▶ **DATA EXTRACT**
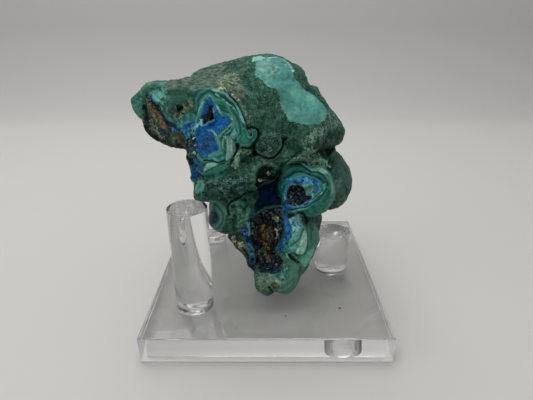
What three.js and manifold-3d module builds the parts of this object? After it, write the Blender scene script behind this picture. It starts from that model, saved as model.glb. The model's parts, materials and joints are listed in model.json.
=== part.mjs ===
// A malachite and azurite specimen resting on a clear three-peg acrylic stand.
// Millimetres, +Z up. The origin is the centre of the base plate's underside, on the surface the stand
// rests on. -Y is the show side: the broken faces of the stone look that way.
// Five pieces: the stone, which grew as one piece, the base plate, and three pegs cemented on the plate.
import * as THREE from 'three';
import { ConvexGeometry } from 'three/addons/geometries/ConvexGeometry.js';
import { mergeVertices } from 'three/addons/utils/BufferGeometryUtils.js';
import Module from 'manifold-3d';

const wasm = await Module();
wasm.setup();

// ---------------------------------------------------------------- driving dimensions
const PLATE_SIDE = 76.2;
const PLATE_THICK = 9;
const PLATE_ARRIS = 0.4; // flat polished edge all round
const PEG_DIAMETER = 12;
const PEG_SIDES = 36;
const SEAT_GAP = 0.3; // air left between the stone and what it rests on
const SWELL = 0.02; // how far a lobe departs from an ellipsoid, as a share of its size

// Each peg: where its axis stands on the plate, and how far it rises above the plate.
const PEGS = {
  peg_front_left: { x: -23.4, y: -21.9, rise: 35 },
  peg_back_left: { x: -23.4, y: 21.9, rise: 35 },
  peg_right: { x: 24.3, y: 0, rise: 15.2 },
};

// The stone is a cluster of rounded lobes. A lobe is an ellipsoid: centre, half-axes, an optional turn
// in degrees about X, Y and Z, and how finely it is faceted. "broken" names the flat that cuts it.
const LOBES = {
  crown: { at: [-1.5, 1, 69.4], half: [16, 18.6, 15.2], cells: 6 },
  crown_right: { at: [5, 6, 75.8], half: [8, 14, 7], cells: 3 },
  flank: { at: [12, 3, 66.6], half: [11.6, 15.4, 7.8], turn: [0, 50, 0], cells: 4 },
  cheek: { at: [10.4, -2.5, 63], half: [9.6, 13.4, 8.6], cells: 3 },
  brow: { at: [3, -1.5, 58.5], half: [12, 15, 8.6], cells: 3 },
  shoulder: { at: [15.4, 5, 61.5], half: [9.6, 13, 7.2], cells: 3 },
  side_knob: { at: [15.4, 9, 71.8], half: [3, 6, 3.2], cells: 2 },
  ridge: { at: [-12.7, 4, 73.5], half: [12.4, 12, 8.5], cells: 4 },
  disc: { at: [0.4, -14.5, 61.8], half: [4.2, 4.8, 4.1], cells: 3 },
  lower_left: { at: [-11, -11, 40], half: [8.4, 9.5, 9], cells: 4 },
  neck: { at: [9, -1, 51.5], half: [11.5, 13, 7], cells: 3 },
  eye: { at: [12.6, -8.5, 44.8], half: [9.6, 17, 8.8], turn: [-14, 0, 0], cells: 4, broken: 'eye_face' },
  right_upper: { at: [19.4, 7, 59.4], half: [7.4, 9, 5.2], cells: 3 },
  right_lower: { at: [22.3, 8, 41.5], half: [8.8, 12, 10.6], cells: 4 },
  column: { at: [4.2, -5, 30.5], half: [11, 13, 18], cells: 4, broken: 'column_face' },
  pale_lobe: { at: [9.6, -13.4, 30], half: [4.4, 7.5, 7.4], cells: 3 },
  outer_shell: { at: [13.4, -7.5, 26.4], half: [5, 9, 9], cells: 3 },
  lower_shell: { at: [8.6, -11, 21.5], half: [6.6, 8.5, 8.5], cells: 3 },
  heel: { at: [14.2, 0.5, 28.4], half: [5.6, 7.5, 6.4], cells: 3 },
  tip_left: { at: [0.4, -16, 15.3], half: [4.6, 6, 5.9], cells: 3 },
  tip_right: { at: [5.6, -15.2, 17], half: [5.8, 7.4, 7.6], cells: 3 },
  back_left: { at: [-14.4, 14.2, 51.4], half: [10, 10, 9.6], cells: 3 },
  back_upper: { at: [-6, 16, 62], half: [12, 9, 11], cells: 3 },
  back_middle: { at: [5, 17, 50], half: [12, 9, 12], cells: 3 },
  back_lower: { at: [8, 10, 36], half: [10, 10, 11], cells: 3 },
};

// A limb is a tapering round bar between two centres.
const LIMBS = {
  finger: { from: [-1.5, -13.5, 53.5], to: [-18.6, -18.4, 47.5], wide: 5.6, narrow: 3.9 },
};

// A block is a rough broken lump: the hull of its corners.
const BLOCKS = {
  arm: [
    [-38.5, -13, 73.8], [-36.6, -14, 76.2], [-34.2, -14.5, 77.4], [-31.6, -13, 78.9], [-27, -17, 76.9],
    [-20, -19.5, 77.2], [-12, -18.5, 77], [-37.2, -13, 70.4], [-33.7, -14, 64.2], [-31, -15, 61.8],
    [-28, -16, 60.9], [-21.7, -17.5, 60.2], [-14, -17, 58], [-30.1, -8, 78.6], [-23.4, -3, 78.8],
    [-12, 0, 78], [-34, -7, 75.4], [-32.6, -6, 68.5], [-26, -4, 63.4], [-13, 1, 60],
  ],
  star: [
    [-20.5, -20, 76.6], [-17.5, -20.4, 77.6], [-14, -20.8, 77.6], [-11, -20.8, 76.4], [-8.6, -20.7, 74.2],
    [-6.4, -20.5, 70.8], [-5.2, -20.2, 66], [-4.8, -19.6, 62.4], [-8, -20.2, 59.8], [-10.4, -20.4, 56.4],
    [-14.5, -20.4, 53.8], [-18.4, -19.8, 52.6], [-20.6, -18.6, 55], [-21.4, -18.8, 60.5], [-17, -7, 80],
    [-9, -14, 79.2], [-4, -15, 77], [-0.4, -16, 71.5], [0.6, -15.5, 65], [-2.4, -15, 59.6], [-8, -12, 54],
    [-18, -12, 51],
  ],
  star_side: [
    [-22.5, -16, 57], [-22.6, -15, 53.2], [-22, -16.4, 49.8], [-20.8, -16, 47.4], [-12, -15, 46],
    [-12, -16, 62], [-22.5, -17, 62], [-20, -8, 64], [-14, -2, 62], [-12, -3, 52], [-18.6, -8, 55],
    [-17, -10, 49.4],
  ],
  matrix: [
    [-12.6, -9.6, 28.6], [-10.2, -10.4, 24.6], [-7, -12, 19.8], [-4.4, -13.6, 16.4], [0, -10, 17],
    [-9.6, -4, 27], [-6, -3, 22], [-2, -14.5, 36], [-8, -14.5, 34], [-6, -16, 24],
  ],
};

// A broken face is a flat cut: a point on it, and the direction it faces.
const BROKEN_FACES = {
  eye_face: { at: [10.3, -20.3, 48.2], facing: [-0.16, -0.95, 0.25] },
  column_face: { at: [0, -16.5, 30], facing: [-0.12, -0.98, 0.1] },
};

// A hollow is an ellipsoid taken out of the cluster.
const HOLLOWS = {
  cavity: { at: [-0.2, -17.5, 30], half: [5.4, 6.5, 10.6], cells: 3 },
  deep_gap: { at: [0.4, -15, 45.6], half: [3.6, 8, 4.8], cells: 2 },
  vug: { at: [-14.7, -21.5, 69.4], half: [1.6, 3.4, 3], cells: 1 },
  under_star: { at: [-8, -20.5, 57.4], half: [3.2, 3.2, 2], turn: [0, -28, 0], cells: 1 },
};

// ---------------------------------------------------------------- helpers
const radians = (degrees) => (degrees * Math.PI) / 180;

function solidFrom(geometry) {
  const plain = geometry.clone();
  plain.deleteAttribute('normal');
  plain.deleteAttribute('uv');
  const merged = mergeVertices(plain, 1e-4);
  return new wasm.Manifold(
    new wasm.Mesh({
      numProp: 3,
      vertProperties: merged.attributes.position.array,
      triVerts: new Uint32Array(merged.index.array),
    }),
  );
}

function geometryFrom(solid) {
  const mesh = solid.getMesh();
  const geometry = new THREE.BufferGeometry();
  geometry.setAttribute('position', new THREE.BufferAttribute(mesh.vertProperties, mesh.numProp));
  geometry.setIndex(new THREE.BufferAttribute(mesh.triVerts, 1));
  geometry.computeVertexNormals();
  return geometry;
}

// A slow swell of the surface, so that no lobe is a true ellipsoid. It is 1 on average.
function swell(x, y, z) {
  const across = Math.sin(x * 0.31 + y * 0.17);
  const inward = Math.sin(y * 0.29 - z * 0.23 + 1.3);
  const upward = Math.sin(z * 0.37 + x * 0.19 + 2.1);
  return 1 + SWELL * (across + inward + upward);
}

function lobeSolid({ at, half, turn = [0, 0, 0], cells }) {
  const geometry = new THREE.IcosahedronGeometry(1, cells);
  const place = new THREE.Matrix4().compose(
    new THREE.Vector3(...at),
    new THREE.Quaternion().setFromEuler(new THREE.Euler(...turn.map(radians))),
    new THREE.Vector3(...half),
  );
  const position = geometry.attributes.position;
  const point = new THREE.Vector3();
  for (let i = 0; i < position.count; i += 1) {
    point.fromBufferAttribute(position, i);
    const factor = swell(at[0] + point.x * half[0], at[1] + point.y * half[1], at[2] + point.z * half[2]);
    point.multiplyScalar(factor).applyMatrix4(place);
    position.setXYZ(i, point.x, point.y, point.z);
  }
  return solidFrom(geometry);
}

function limbSolid({ from, to, wide, narrow }) {
  const start = new THREE.Vector3(...from);
  const end = new THREE.Vector3(...to);
  const length = start.distanceTo(end);
  const profile = [];
  const capSteps = 4;
  for (let i = 0; i <= capSteps; i += 1) {
    const a = (Math.PI / 2) * (i / capSteps);
    profile.push(new THREE.Vector2(wide * Math.sin(a), -wide * Math.cos(a)));
  }
  for (let i = 0; i <= capSteps; i += 1) {
    const a = (Math.PI / 2) * (i / capSteps);
    profile.push(new THREE.Vector2(narrow * Math.cos(a), length + narrow * Math.sin(a)));
  }
  profile[0].x = 0;
  profile[profile.length - 1].x = 0;
  const geometry = new THREE.LatheGeometry(profile, 14);
  const along = end.clone().sub(start).normalize();
  geometry.applyQuaternion(new THREE.Quaternion().setFromUnitVectors(new THREE.Vector3(0, 1, 0), along));
  geometry.translate(...from);
  return solidFrom(geometry);
}

// An upright round bar that stands on the ground plane.
function pegGeometry(radius, rise) {
  const geometry = new THREE.CylinderGeometry(radius, radius, rise, PEG_SIDES);
  geometry.rotateX(Math.PI / 2);
  geometry.translate(0, 0, rise / 2);
  return geometry;
}

function blockSolid(corners) {
  return solidFrom(new ConvexGeometry(corners.map((corner) => new THREE.Vector3(...corner))));
}

// Everything in front of a flat face, to be cut away.
function beyondFace({ at, facing }) {
  const size = 120;
  const geometry = new THREE.BoxGeometry(size, size, size);
  geometry.translate(0, 0, size / 2);
  const outward = new THREE.Vector3(...facing).normalize();
  geometry.applyQuaternion(new THREE.Quaternion().setFromUnitVectors(new THREE.Vector3(0, 0, 1), outward));
  geometry.translate(...at);
  return solidFrom(geometry);
}

// ---------------------------------------------------------------- the stone
function stoneGeometry() {
  let stone = null;
  const join = (solid) => {
    stone = stone ? stone.add(solid) : solid;
  };
  Object.values(LOBES).forEach((lobe) => {
    const whole = lobeSolid(lobe);
    join(lobe.broken ? whole.subtract(beyondFace(BROKEN_FACES[lobe.broken])) : whole);
  });
  Object.values(LIMBS).forEach((limb) => join(limbSolid(limb)));
  Object.values(BLOCKS).forEach((corners) => join(blockSolid(corners)));
  Object.values(HOLLOWS).forEach((hollow) => {
    stone = stone.subtract(lobeSolid(hollow));
  });
  Object.values(PEGS).forEach((peg) => {
    const seat = pegGeometry(PEG_DIAMETER / 2 + SEAT_GAP, peg.rise + SEAT_GAP);
    seat.translate(peg.x, peg.y, PLATE_THICK);
    stone = stone.subtract(solidFrom(seat));
  });
  return geometryFrom(stone);
}

// ---------------------------------------------------------------- the stand
function plateGeometry() {
  const edge = PLATE_SIDE / 2 - PLATE_ARRIS;
  const outline = new THREE.Shape();
  outline.moveTo(-edge, -edge);
  outline.lineTo(edge, -edge);
  outline.lineTo(edge, edge);
  outline.lineTo(-edge, edge);
  outline.closePath();
  const geometry = new THREE.ExtrudeGeometry(outline, {
    depth: PLATE_THICK - 2 * PLATE_ARRIS,
    bevelEnabled: true,
    bevelThickness: PLATE_ARRIS,
    bevelSize: PLATE_ARRIS,
    bevelSegments: 1,
  });
  geometry.translate(0, 0, PLATE_ARRIS);
  return geometry;
}

// ---------------------------------------------------------------- the scene graph
const malachite = new THREE.MeshStandardMaterial({
  name: 'malachite',
  color: 0x2f5a49,
  roughness: 0.6,
  metalness: 0,
});
const acrylic = new THREE.MeshStandardMaterial({
  name: 'acrylic',
  color: 0xf2f6f5,
  roughness: 0.03,
  metalness: 0,
  transparent: true,
  opacity: 0.35,
});

const specimen = new THREE.Group();

const stone = new THREE.Mesh(stoneGeometry(), malachite);
stone.name = 'stone';
specimen.add(stone);

const plate = new THREE.Mesh(plateGeometry(), acrylic);
plate.name = 'base_plate';
specimen.add(plate);

Object.entries(PEGS).forEach(([name, { x, y, rise }]) => {
  const peg = new THREE.Mesh(pegGeometry(PEG_DIAMETER / 2, rise), acrylic);
  peg.name = name;
  peg.position.set(x, y, PLATE_THICK);
  specimen.add(peg);
});

export default specimen;
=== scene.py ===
# A malachite and azurite specimen that rests on a clear acrylic stand with three pegs.
# Metres, +Z up. The show side of the stone looks along -Y and is seen from 24 degrees above.
import json
import math

import bpy
import numpy as np
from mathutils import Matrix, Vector
from mathutils.bvhtree import BVHTree

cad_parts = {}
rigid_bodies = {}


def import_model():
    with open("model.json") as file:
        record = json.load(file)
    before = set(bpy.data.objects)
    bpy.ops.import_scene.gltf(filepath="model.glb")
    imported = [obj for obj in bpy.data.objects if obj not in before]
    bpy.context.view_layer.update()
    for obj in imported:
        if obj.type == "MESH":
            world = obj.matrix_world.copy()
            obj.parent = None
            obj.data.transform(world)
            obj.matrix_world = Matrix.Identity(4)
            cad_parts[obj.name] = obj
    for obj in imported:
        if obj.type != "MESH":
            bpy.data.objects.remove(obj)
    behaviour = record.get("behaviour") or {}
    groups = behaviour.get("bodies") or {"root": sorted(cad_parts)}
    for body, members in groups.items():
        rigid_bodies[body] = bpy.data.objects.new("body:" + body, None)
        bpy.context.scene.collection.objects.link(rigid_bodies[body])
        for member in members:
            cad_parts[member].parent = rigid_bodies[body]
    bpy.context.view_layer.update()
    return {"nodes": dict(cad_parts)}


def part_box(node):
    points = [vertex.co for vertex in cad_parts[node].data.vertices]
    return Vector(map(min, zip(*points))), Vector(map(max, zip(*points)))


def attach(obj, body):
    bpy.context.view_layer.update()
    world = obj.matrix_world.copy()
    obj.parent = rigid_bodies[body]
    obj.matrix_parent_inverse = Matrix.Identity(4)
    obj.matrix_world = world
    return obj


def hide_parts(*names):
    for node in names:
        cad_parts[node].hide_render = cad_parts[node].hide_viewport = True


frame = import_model()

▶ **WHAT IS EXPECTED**
Each line from the top of the material above through the line with "import Module from 'manifold-3d';" must be echoed exactly, and no other line.

▶ **ANSWER TO THE PROBLEM**
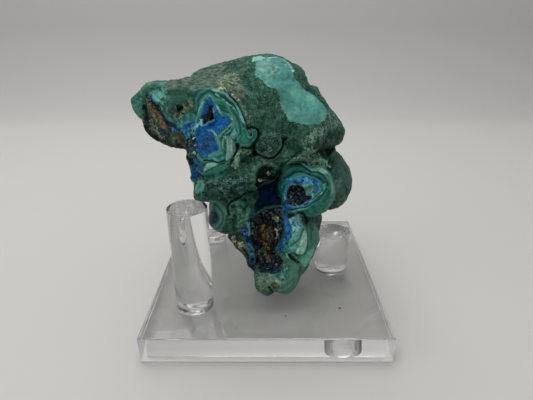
What three.js and manifold-3d module builds the parts of this object? After it, write the Blender scene script behind this picture. It starts from that model, saved as model.glb. The model's parts, materials and joints are listed in model.json.
=== part.mjs ===
// A malachite and azurite specimen resting on a clear three-peg acrylic stand.
// Millimetres, +Z up. The origin is the centre of the base plate's underside, on the surface the stand
// rests on. -Y is the show side: the broken faces of the stone look that way.
// Five pieces: the stone, which grew as one piece, the base plate, and three pegs cemented on the plate.
import * as THREE from 'three';
import { ConvexGeometry } from 'three/addons/geometries/ConvexGeometry.js';
import { mergeVertices } from 'three/addons/utils/BufferGeometryUtils.js';
import Module from 'manifold-3d';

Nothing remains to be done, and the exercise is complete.